**EXERCISE INSTRUCTIONS:** Reproduce the listing below verbatim.

**INFORMATION SUPPLIED:**
— start —

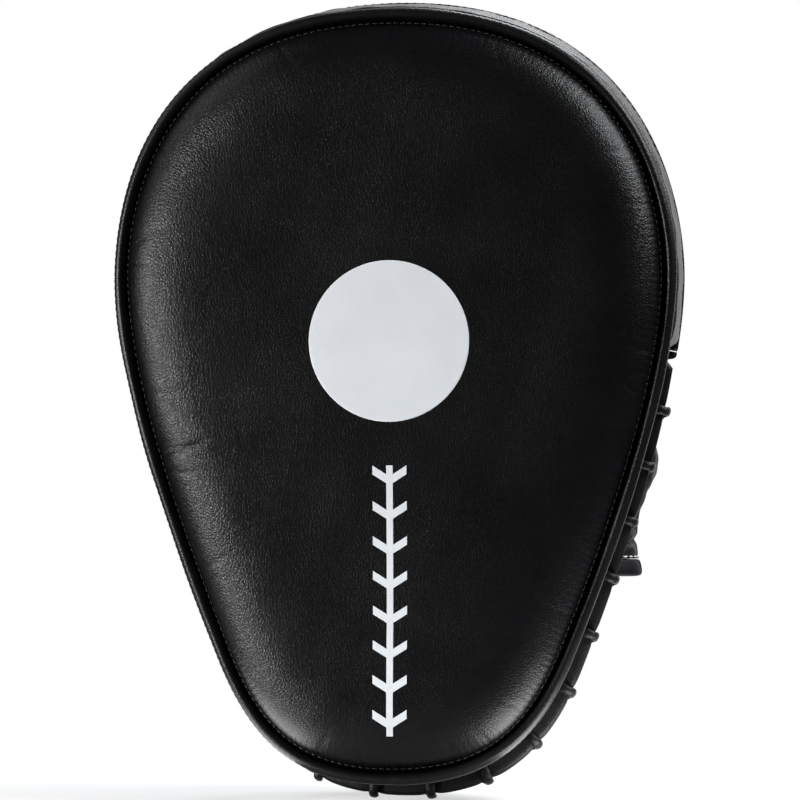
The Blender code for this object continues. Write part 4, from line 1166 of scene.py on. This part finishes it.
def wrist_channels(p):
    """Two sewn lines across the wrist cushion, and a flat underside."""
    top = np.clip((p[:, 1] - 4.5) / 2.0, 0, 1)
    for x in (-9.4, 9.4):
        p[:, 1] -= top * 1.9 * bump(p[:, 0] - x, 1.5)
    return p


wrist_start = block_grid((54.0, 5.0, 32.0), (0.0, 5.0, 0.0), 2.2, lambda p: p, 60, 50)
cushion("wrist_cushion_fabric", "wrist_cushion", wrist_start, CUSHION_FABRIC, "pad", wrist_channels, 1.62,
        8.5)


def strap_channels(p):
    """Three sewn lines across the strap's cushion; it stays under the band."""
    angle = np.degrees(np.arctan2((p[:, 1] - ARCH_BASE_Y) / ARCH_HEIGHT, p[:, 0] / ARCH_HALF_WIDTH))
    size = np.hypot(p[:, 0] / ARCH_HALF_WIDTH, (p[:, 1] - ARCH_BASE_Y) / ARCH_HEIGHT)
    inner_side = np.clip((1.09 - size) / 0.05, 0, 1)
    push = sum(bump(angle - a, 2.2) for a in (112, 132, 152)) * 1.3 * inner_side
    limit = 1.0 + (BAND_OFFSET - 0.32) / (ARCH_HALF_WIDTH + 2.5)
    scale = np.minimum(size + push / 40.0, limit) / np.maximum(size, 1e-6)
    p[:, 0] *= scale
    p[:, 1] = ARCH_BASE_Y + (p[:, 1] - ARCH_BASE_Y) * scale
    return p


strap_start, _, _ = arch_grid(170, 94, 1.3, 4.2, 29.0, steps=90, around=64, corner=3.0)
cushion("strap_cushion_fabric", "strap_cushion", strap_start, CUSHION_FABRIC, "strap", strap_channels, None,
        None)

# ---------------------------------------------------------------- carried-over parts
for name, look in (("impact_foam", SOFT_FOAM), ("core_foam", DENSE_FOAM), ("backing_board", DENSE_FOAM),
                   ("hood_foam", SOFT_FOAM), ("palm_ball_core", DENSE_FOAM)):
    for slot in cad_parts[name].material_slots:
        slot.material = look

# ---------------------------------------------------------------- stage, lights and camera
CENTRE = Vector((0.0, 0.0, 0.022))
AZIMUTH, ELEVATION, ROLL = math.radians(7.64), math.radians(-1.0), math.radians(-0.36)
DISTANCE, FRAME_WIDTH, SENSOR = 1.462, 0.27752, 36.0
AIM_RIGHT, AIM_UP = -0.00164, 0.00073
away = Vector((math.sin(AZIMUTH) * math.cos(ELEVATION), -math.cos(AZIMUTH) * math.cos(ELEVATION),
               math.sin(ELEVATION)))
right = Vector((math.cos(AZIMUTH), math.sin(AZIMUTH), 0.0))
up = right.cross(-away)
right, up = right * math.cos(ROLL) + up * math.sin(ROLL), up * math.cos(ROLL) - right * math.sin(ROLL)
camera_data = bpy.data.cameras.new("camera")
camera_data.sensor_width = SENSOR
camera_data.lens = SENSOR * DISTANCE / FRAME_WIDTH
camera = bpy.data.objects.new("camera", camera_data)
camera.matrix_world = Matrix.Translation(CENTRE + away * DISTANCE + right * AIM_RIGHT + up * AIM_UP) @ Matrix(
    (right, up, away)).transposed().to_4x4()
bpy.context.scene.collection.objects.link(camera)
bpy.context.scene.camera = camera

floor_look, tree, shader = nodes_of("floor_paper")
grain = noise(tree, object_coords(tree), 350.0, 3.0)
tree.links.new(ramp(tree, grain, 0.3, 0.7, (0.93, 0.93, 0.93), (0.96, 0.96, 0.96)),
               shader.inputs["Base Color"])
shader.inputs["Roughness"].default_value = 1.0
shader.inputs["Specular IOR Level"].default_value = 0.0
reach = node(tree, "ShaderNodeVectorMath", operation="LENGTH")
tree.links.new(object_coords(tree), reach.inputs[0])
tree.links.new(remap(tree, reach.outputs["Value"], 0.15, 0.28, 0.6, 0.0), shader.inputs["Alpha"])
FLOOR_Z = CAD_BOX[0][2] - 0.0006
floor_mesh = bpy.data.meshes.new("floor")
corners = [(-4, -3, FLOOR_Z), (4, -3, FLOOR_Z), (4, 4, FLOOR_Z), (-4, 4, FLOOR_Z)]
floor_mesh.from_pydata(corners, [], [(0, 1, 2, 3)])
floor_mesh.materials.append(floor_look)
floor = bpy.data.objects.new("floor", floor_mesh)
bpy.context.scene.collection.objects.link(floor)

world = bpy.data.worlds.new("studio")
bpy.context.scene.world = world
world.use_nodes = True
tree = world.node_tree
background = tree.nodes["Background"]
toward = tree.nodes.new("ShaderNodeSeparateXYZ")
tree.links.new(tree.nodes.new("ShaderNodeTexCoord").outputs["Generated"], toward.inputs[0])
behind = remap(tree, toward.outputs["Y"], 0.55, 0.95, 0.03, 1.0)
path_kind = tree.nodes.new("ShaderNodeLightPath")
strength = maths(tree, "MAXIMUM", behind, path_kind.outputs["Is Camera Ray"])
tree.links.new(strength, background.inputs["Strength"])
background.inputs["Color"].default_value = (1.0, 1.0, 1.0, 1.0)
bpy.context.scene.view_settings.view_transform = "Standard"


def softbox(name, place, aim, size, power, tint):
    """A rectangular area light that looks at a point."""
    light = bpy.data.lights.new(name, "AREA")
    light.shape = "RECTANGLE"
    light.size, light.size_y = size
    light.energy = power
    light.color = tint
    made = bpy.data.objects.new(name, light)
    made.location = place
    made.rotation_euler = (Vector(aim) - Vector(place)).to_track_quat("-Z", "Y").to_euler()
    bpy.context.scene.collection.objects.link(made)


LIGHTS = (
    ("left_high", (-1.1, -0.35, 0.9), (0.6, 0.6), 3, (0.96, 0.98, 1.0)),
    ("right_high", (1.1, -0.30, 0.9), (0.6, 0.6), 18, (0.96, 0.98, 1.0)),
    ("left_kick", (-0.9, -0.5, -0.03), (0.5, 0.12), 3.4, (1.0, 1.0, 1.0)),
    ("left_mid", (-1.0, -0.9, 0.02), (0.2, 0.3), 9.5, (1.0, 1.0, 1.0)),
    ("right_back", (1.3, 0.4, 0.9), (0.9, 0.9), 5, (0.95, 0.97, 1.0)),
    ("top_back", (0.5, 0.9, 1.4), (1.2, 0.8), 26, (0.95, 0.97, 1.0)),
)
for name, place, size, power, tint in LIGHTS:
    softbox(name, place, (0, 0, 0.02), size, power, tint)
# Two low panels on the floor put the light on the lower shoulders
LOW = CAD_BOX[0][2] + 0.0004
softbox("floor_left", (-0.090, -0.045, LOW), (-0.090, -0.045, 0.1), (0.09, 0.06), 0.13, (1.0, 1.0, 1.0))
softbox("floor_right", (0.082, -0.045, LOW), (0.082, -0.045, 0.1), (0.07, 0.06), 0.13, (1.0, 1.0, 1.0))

— end —

**OUTPUT OF THE TASK:**
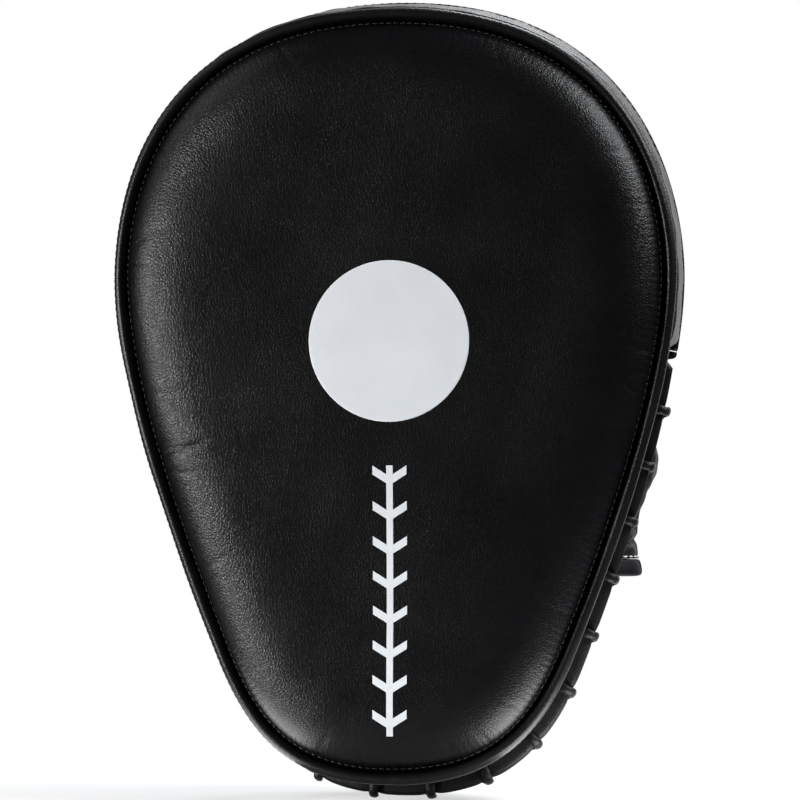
The Blender code for this object continues. Write part 4, from line 1166 of scene.py on. This part finishes it.
def wrist_channels(p):
    """Two sewn lines across the wrist cushion, and a flat underside."""
    top = np.clip((p[:, 1] - 4.5) / 2.0, 0, 1)
    for x in (-9.4, 9.4):
        p[:, 1] -= top * 1.9 * bump(p[:, 0] - x, 1.5)
    return p


wrist_start = block_grid((54.0, 5.0, 32.0), (0.0, 5.0, 0.0), 2.2, lambda p: p, 60, 50)
cushion("wrist_cushion_fabric", "wrist_cushion", wrist_start, CUSHION_FABRIC, "pad", wrist_channels, 1.62,
        8.5)


def strap_channels(p):
    """Three sewn lines across the strap's cushion; it stays under the band."""
    angle = np.degrees(np.arctan2((p[:, 1] - ARCH_BASE_Y) / ARCH_HEIGHT, p[:, 0] / ARCH_HALF_WIDTH))
    size = np.hypot(p[:, 0] / ARCH_HALF_WIDTH, (p[:, 1] - ARCH_BASE_Y) / ARCH_HEIGHT)
    inner_side = np.clip((1.09 - size) / 0.05, 0, 1)
    push = sum(bump(angle - a, 2.2) for a in (112, 132, 152)) * 1.3 * inner_side
    limit = 1.0 + (BAND_OFFSET - 0.32) / (ARCH_HALF_WIDTH + 2.5)
    scale = np.minimum(size + push / 40.0, limit) / np.maximum(size, 1e-6)
    p[:, 0] *= scale
    p[:, 1] = ARCH_BASE_Y + (p[:, 1] - ARCH_BASE_Y) * scale
    return p


strap_start, _, _ = arch_grid(170, 94, 1.3, 4.2, 29.0, steps=90, around=64, corner=3.0)
cushion("strap_cushion_fabric", "strap_cushion", strap_start, CUSHION_FABRIC, "strap", strap_channels, None,
        None)

# ---------------------------------------------------------------- carried-over parts
for name, look in (("impact_foam", SOFT_FOAM), ("core_foam", DENSE_FOAM), ("backing_board", DENSE_FOAM),
                   ("hood_foam", SOFT_FOAM), ("palm_ball_core", DENSE_FOAM)):
    for slot in cad_parts[name].material_slots:
        slot.material = look

# ---------------------------------------------------------------- stage, lights and camera
CENTRE = Vector((0.0, 0.0, 0.022))
AZIMUTH, ELEVATION, ROLL = math.radians(7.64), math.radians(-1.0), math.radians(-0.36)
DISTANCE, FRAME_WIDTH, SENSOR = 1.462, 0.27752, 36.0
AIM_RIGHT, AIM_UP = -0.00164, 0.00073
away = Vector((math.sin(AZIMUTH) * math.cos(ELEVATION), -math.cos(AZIMUTH) * math.cos(ELEVATION),
               math.sin(ELEVATION)))
right = Vector((math.cos(AZIMUTH), math.sin(AZIMUTH), 0.0))
up = right.cross(-away)
right, up = right * math.cos(ROLL) + up * math.sin(ROLL), up * math.cos(ROLL) - right * math.sin(ROLL)
camera_data = bpy.data.cameras.new("camera")
camera_data.sensor_width = SENSOR
camera_data.lens = SENSOR * DISTANCE / FRAME_WIDTH
camera = bpy.data.objects.new("camera", camera_data)
camera.matrix_world = Matrix.Translation(CENTRE + away * DISTANCE + right * AIM_RIGHT + up * AIM_UP) @ Matrix(
    (right, up, away)).transposed().to_4x4()
bpy.context.scene.collection.objects.link(camera)
bpy.context.scene.camera = camera

floor_look, tree, shader = nodes_of("floor_paper")
grain = noise(tree, object_coords(tree), 350.0, 3.0)
tree.links.new(ramp(tree, grain, 0.3, 0.7, (0.93, 0.93, 0.93), (0.96, 0.96, 0.96)),
               shader.inputs["Base Color"])
shader.inputs["Roughness"].default_value = 1.0
shader.inputs["Specular IOR Level"].default_value = 0.0
reach = node(tree, "ShaderNodeVectorMath", operation="LENGTH")
tree.links.new(object_coords(tree), reach.inputs[0])
tree.links.new(remap(tree, reach.outputs["Value"], 0.15, 0.28, 0.6, 0.0), shader.inputs["Alpha"])
FLOOR_Z = CAD_BOX[0][2] - 0.0006
floor_mesh = bpy.data.meshes.new("floor")
corners = [(-4, -3, FLOOR_Z), (4, -3, FLOOR_Z), (4, 4, FLOOR_Z), (-4, 4, FLOOR_Z)]
floor_mesh.from_pydata(corners, [], [(0, 1, 2, 3)])
floor_mesh.materials.append(floor_look)
floor = bpy.data.objects.new("floor", floor_mesh)
bpy.context.scene.collection.objects.link(floor)

world = bpy.data.worlds.new("studio")
bpy.context.scene.world = world
world.use_nodes = True
tree = world.node_tree
background = tree.nodes["Background"]
toward = tree.nodes.new("ShaderNodeSeparateXYZ")
tree.links.new(tree.nodes.new("ShaderNodeTexCoord").outputs["Generated"], toward.inputs[0])
behind = remap(tree, toward.outputs["Y"], 0.55, 0.95, 0.03, 1.0)
path_kind = tree.nodes.new("ShaderNodeLightPath")
strength = maths(tree, "MAXIMUM", behind, path_kind.outputs["Is Camera Ray"])
tree.links.new(strength, background.inputs["Strength"])
background.inputs["Color"].default_value = (1.0, 1.0, 1.0, 1.0)
bpy.context.scene.view_settings.view_transform = "Standard"


def softbox(name, place, aim, size, power, tint):
    """A rectangular area light that looks at a point."""
    light = bpy.data.lights.new(name, "AREA")
    light.shape = "RECTANGLE"
    light.size, light.size_y = size
    light.energy = power
    light.color = tint
    made = bpy.data.objects.new(name, light)
    made.location = place
    made.rotation_euler = (Vector(aim) - Vector(place)).to_track_quat("-Z", "Y").to_euler()
    bpy.context.scene.collection.objects.link(made)


LIGHTS = (
    ("left_high", (-1.1, -0.35, 0.9), (0.6, 0.6), 3, (0.96, 0.98, 1.0)),
    ("right_high", (1.1, -0.30, 0.9), (0.6, 0.6), 18, (0.96, 0.98, 1.0)),
    ("left_kick", (-0.9, -0.5, -0.03), (0.5, 0.12), 3.4, (1.0, 1.0, 1.0)),
    ("left_mid", (-1.0, -0.9, 0.02), (0.2, 0.3), 9.5, (1.0, 1.0, 1.0)),
    ("right_back", (1.3, 0.4, 0.9), (0.9, 0.9), 5, (0.95, 0.97, 1.0)),
    ("top_back", (0.5, 0.9, 1.4), (1.2, 0.8), 26, (0.95, 0.97, 1.0)),
)
for name, place, size, power, tint in LIGHTS:
    softbox(name, place, (0, 0, 0.02), size, power, tint)
# Two low panels on the floor put the light on the lower shoulders
LOW = CAD_BOX[0][2] + 0.0004
softbox("floor_left", (-0.090, -0.045, LOW), (-0.090, -0.045, 0.1), (0.09, 0.06), 0.13, (1.0, 1.0, 1.0))
softbox("floor_right", (0.082, -0.045, LOW), (0.082, -0.045, 0.1), (0.07, 0.06), 0.13, (1.0, 1.0, 1.0))